The company said the partnership supports Stellantis’ goal of giving customers “more choice, more coverage and more control” over how they power their vehicles, while improving long-distance travel convenience through fast, reliable charging.
The agreement comes as Tesla rolled out its next-generation V4 Superchargers in September, with the first fully built station capable of up to 500 kW charging recently activated in California. While the higher charging speeds currently benefit only the Cybertruck, Tesla’s network remains the most reliable and expansive fast-charging system in North America, according to an Electrek report.
The U.S. added more than 4,000 new DC fast-charging ports in the third quarter, bringing the nationwide total to more than 64,000. Tesla accounted for 1,820 of those, which is roughly 45% of all new ports.

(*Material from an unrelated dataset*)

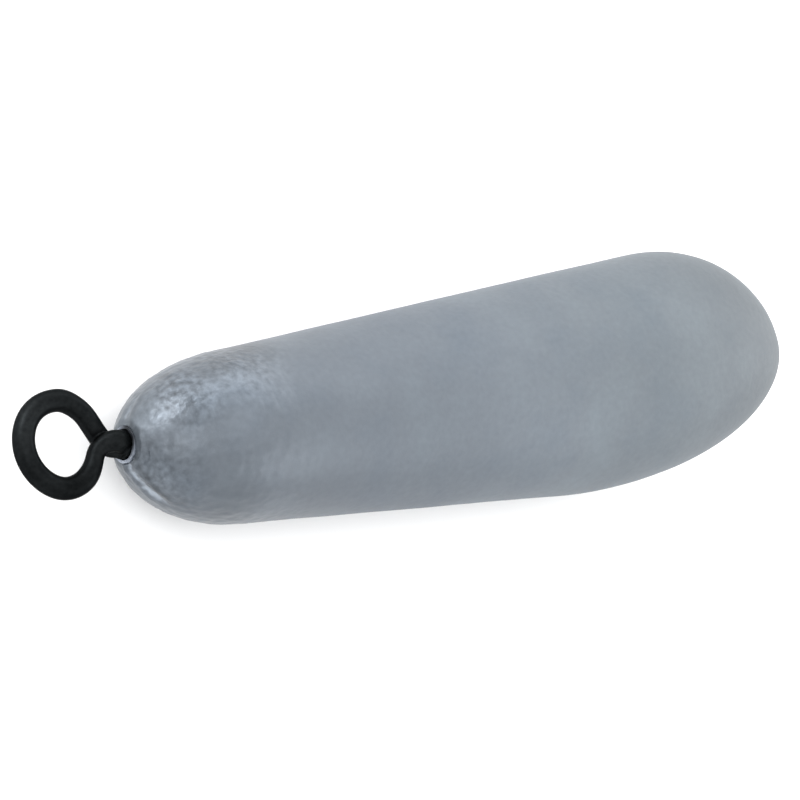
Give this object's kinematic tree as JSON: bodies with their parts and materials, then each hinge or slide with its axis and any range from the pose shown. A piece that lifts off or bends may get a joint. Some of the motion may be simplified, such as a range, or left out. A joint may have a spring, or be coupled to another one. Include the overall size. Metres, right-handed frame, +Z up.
{
  "type": "fishing sinker",
  "caption": "Oval, tapered cast-lead fishing sinker with a round wire line eye that turns in a barrel swivel cast into its nose.",
  "frame": {"origin": "middle of the bounding box, at the level, slightly flattened underside that the sinker lies on", "axes": "+X from the line eye to the heel of the lead, +Y across the lead along the mould's parting plane, towards its fuller edge, +Z up"},
  "size_m": [0.0678, 0.0166, 0.0133],
  "materials": {
    "cast_lead": "dull grey, as cast",
    "nickelled_brass": "nickel plated, dulled by the casting heat",
    "blackened_wire": "black nickel, satin"
  },
  "bodies": {
    "sinker": {"lead_body": "cast_lead", "swivel_barrel": "nickelled_brass", "anchor_eye": "blackened_wire"},
    "eye": {"line_eye": "blackened_wire"}
  },
  "joints": [
    {"name": "eye_swivel", "type": "hinge", "parent": "sinker", "child": "eye", "pos_m": [-0.02526, 0.00069, 0.00573], "axis": [-0.9888, 0.1478, -0.0197], "continuous": true}
  ]
}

Stellantis and its Jeep brand are pushing into EVs just as U.S. demand has wobbled following the end of federal EV incentives.
Jeep unveiled its long-awaited 2026 Jeep Recon on Tuesday, a $65,000 all-electric SUV designed as a battery-powered counterpart to the Wrangler. The Recon delivers 650 horsepower and 620 lb-ft of torque. of torque, though its 250-mile range trails many cheaper EVs.
Jeep CEO Bob Broderdorf said the Recon highlights how electrification can elevate off-road capability, but acknowledged that the end of the $7,500 tax credit will pressure sales across the industry, CNBC noted.
Stellantis is also reducing its EV investments amid shifting market conditions and recent leadership changes, and the company is working through a broader turnaround at its Jeep brand following years of U.S. sales declines and model cancellations, making Tesla’s turnkey charging infrastructure an attractive solution as it adjusts its strategy.
On Stocktwits, both Tesla and Stellantis showed ‘bearish’ retail sentiment, with Tesla seeing ‘high’ message volume and Stellantis registering ‘low’ activity.
While Tesla’s stock has risen 0.6% so far in 2025, Stellantis’ stock has declined 21% over the same period.